-- start of DATASET EXCERPT --

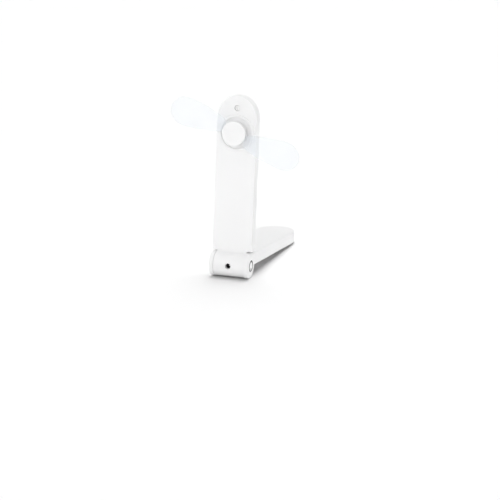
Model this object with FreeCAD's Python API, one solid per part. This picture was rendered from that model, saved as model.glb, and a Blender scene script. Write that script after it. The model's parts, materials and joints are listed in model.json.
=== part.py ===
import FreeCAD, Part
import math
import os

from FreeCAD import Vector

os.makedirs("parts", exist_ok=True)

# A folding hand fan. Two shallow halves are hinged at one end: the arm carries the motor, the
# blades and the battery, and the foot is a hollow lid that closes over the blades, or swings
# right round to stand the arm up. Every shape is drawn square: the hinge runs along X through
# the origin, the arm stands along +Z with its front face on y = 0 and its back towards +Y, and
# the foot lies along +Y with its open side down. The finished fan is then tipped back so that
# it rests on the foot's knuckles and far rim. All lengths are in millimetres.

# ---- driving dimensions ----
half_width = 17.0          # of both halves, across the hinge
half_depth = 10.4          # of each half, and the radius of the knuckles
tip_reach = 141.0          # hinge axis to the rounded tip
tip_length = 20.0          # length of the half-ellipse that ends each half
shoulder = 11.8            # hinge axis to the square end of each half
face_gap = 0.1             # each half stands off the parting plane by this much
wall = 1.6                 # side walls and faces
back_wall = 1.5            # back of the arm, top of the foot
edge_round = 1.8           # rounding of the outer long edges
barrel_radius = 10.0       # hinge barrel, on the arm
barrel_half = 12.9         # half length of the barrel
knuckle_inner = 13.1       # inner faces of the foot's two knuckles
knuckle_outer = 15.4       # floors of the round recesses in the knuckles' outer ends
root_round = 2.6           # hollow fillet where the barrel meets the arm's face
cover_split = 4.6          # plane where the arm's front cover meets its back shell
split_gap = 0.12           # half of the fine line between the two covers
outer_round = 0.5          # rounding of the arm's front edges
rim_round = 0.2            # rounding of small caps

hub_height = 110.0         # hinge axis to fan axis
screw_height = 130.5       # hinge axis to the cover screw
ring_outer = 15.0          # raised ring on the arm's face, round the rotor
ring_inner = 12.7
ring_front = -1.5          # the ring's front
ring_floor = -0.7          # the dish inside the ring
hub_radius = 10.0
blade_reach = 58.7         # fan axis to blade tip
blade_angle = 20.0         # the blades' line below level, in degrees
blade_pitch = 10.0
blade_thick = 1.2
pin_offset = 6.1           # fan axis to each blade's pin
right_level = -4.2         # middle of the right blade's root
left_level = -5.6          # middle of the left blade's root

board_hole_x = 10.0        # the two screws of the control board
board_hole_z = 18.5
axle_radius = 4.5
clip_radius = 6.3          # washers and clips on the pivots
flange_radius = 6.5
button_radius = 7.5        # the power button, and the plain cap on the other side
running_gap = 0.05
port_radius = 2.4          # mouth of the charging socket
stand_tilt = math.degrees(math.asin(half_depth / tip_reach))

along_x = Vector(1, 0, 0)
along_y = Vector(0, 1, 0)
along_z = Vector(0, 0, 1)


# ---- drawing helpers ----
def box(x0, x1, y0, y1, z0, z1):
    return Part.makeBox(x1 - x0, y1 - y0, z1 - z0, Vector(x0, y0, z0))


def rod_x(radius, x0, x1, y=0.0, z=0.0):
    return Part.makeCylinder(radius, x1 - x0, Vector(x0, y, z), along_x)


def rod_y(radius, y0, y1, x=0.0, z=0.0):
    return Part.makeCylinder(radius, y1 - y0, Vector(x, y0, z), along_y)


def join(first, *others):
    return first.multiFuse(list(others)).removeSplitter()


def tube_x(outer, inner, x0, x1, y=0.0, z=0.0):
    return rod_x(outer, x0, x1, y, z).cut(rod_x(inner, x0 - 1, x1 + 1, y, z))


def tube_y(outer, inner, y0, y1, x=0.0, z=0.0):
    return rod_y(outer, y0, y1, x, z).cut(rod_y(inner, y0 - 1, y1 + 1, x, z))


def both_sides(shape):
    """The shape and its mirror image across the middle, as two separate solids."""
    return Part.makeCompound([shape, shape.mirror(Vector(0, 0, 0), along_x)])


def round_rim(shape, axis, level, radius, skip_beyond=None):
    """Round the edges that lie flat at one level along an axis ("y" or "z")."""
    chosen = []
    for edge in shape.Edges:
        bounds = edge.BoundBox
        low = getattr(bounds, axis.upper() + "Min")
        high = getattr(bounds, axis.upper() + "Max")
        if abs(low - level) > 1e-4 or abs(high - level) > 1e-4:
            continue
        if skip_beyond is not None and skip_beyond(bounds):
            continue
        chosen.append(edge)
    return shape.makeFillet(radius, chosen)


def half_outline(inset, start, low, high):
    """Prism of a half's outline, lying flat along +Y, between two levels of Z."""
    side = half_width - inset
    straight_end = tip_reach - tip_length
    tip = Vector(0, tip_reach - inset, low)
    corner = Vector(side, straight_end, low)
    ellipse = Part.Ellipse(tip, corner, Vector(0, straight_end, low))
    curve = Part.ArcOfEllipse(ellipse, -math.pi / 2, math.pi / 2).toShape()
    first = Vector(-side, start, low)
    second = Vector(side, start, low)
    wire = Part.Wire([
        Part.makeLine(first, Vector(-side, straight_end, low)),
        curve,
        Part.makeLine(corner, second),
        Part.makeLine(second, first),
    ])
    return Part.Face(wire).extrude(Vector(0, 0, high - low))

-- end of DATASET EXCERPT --

• **STATED TASK**
Please output the complete data exactly.

• **WRITTEN ANSWER**
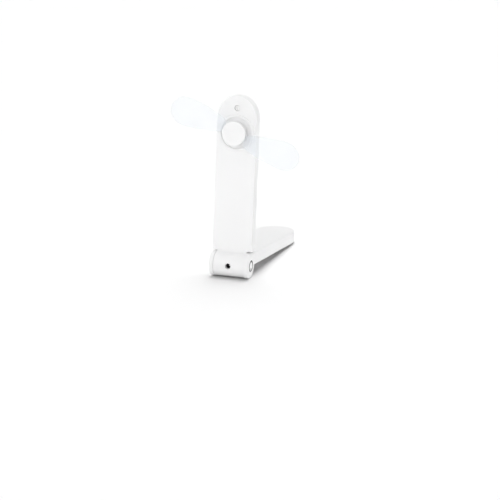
Model this object with FreeCAD's Python API, one solid per part. This picture was rendered from that model, saved as model.glb, and a Blender scene script. Write that script after it. The model's parts, materials and joints are listed in model.json.
=== part.py ===
import FreeCAD, Part
import math
import os

from FreeCAD import Vector

os.makedirs("parts", exist_ok=True)

# A folding hand fan. Two shallow halves are hinged at one end: the arm carries the motor, the
# blades and the battery, and the foot is a hollow lid that closes over the blades, or swings
# right round to stand the arm up. Every shape is drawn square: the hinge runs along X through
# the origin, the arm stands along +Z with its front face on y = 0 and its back towards +Y, and
# the foot lies along +Y with its open side down. The finished fan is then tipped back so that
# it rests on the foot's knuckles and far rim. All lengths are in millimetres.

# ---- driving dimensions ----
half_width = 17.0          # of both halves, across the hinge
half_depth = 10.4          # of each half, and the radius of the knuckles
tip_reach = 141.0          # hinge axis to the rounded tip
tip_length = 20.0          # length of the half-ellipse that ends each half
shoulder = 11.8            # hinge axis to the square end of each half
face_gap = 0.1             # each half stands off the parting plane by this much
wall = 1.6                 # side walls and faces
back_wall = 1.5            # back of the arm, top of the foot
edge_round = 1.8           # rounding of the outer long edges
barrel_radius = 10.0       # hinge barrel, on the arm
barrel_half = 12.9         # half length of the barrel
knuckle_inner = 13.1       # inner faces of the foot's two knuckles
knuckle_outer = 15.4       # floors of the round recesses in the knuckles' outer ends
root_round = 2.6           # hollow fillet where the barrel meets the arm's face
cover_split = 4.6          # plane where the arm's front cover meets its back shell
split_gap = 0.12           # half of the fine line between the two covers
outer_round = 0.5          # rounding of the arm's front edges
rim_round = 0.2            # rounding of small caps

hub_height = 110.0         # hinge axis to fan axis
screw_height = 130.5       # hinge axis to the cover screw
ring_outer = 15.0          # raised ring on the arm's face, round the rotor
ring_inner = 12.7
ring_front = -1.5          # the ring's front
ring_floor = -0.7          # the dish inside the ring
hub_radius = 10.0
blade_reach = 58.7         # fan axis to blade tip
blade_angle = 20.0         # the blades' line below level, in degrees
blade_pitch = 10.0
blade_thick = 1.2
pin_offset = 6.1           # fan axis to each blade's pin
right_level = -4.2         # middle of the right blade's root
left_level = -5.6          # middle of the left blade's root

board_hole_x = 10.0        # the two screws of the control board
board_hole_z = 18.5
axle_radius = 4.5
clip_radius = 6.3          # washers and clips on the pivots
flange_radius = 6.5
button_radius = 7.5        # the power button, and the plain cap on the other side
running_gap = 0.05
port_radius = 2.4          # mouth of the charging socket
stand_tilt = math.degrees(math.asin(half_depth / tip_reach))

along_x = Vector(1, 0, 0)
along_y = Vector(0, 1, 0)
along_z = Vector(0, 0, 1)


# ---- drawing helpers ----
def box(x0, x1, y0, y1, z0, z1):
    return Part.makeBox(x1 - x0, y1 - y0, z1 - z0, Vector(x0, y0, z0))


def rod_x(radius, x0, x1, y=0.0, z=0.0):
    return Part.makeCylinder(radius, x1 - x0, Vector(x0, y, z), along_x)


def rod_y(radius, y0, y1, x=0.0, z=0.0):
    return Part.makeCylinder(radius, y1 - y0, Vector(x, y0, z), along_y)


def join(first, *others):
    return first.multiFuse(list(others)).removeSplitter()


def tube_x(outer, inner, x0, x1, y=0.0, z=0.0):
    return rod_x(outer, x0, x1, y, z).cut(rod_x(inner, x0 - 1, x1 + 1, y, z))


def tube_y(outer, inner, y0, y1, x=0.0, z=0.0):
    return rod_y(outer, y0, y1, x, z).cut(rod_y(inner, y0 - 1, y1 + 1, x, z))


def both_sides(shape):
    """The shape and its mirror image across the middle, as two separate solids."""
    return Part.makeCompound([shape, shape.mirror(Vector(0, 0, 0), along_x)])


def round_rim(shape, axis, level, radius, skip_beyond=None):
    """Round the edges that lie flat at one level along an axis ("y" or "z")."""
    chosen = []
    for edge in shape.Edges:
        bounds = edge.BoundBox
        low = getattr(bounds, axis.upper() + "Min")
        high = getattr(bounds, axis.upper() + "Max")
        if abs(low - level) > 1e-4 or abs(high - level) > 1e-4:
            continue
        if skip_beyond is not None and skip_beyond(bounds):
            continue
        chosen.append(edge)
    return shape.makeFillet(radius, chosen)


def half_outline(inset, start, low, high):
    """Prism of a half's outline, lying flat along +Y, between two levels of Z."""
    side = half_width - inset
    straight_end = tip_reach - tip_length
    tip = Vector(0, tip_reach - inset, low)
    corner = Vector(side, straight_end, low)
    ellipse = Part.Ellipse(tip, corner, Vector(0, straight_end, low))
    curve = Part.ArcOfEllipse(ellipse, -math.pi / 2, math.pi / 2).toShape()
    first = Vector(-side, start, low)
    second = Vector(side, start, low)
    wire = Part.Wire([
        Part.makeLine(first, Vector(-side, straight_end, low)),
        curve,
        Part.makeLine(corner, second),
        Part.makeLine(second, first),
    ])
    return Part.Face(wire).extrude(Vector(0, 0, high - low))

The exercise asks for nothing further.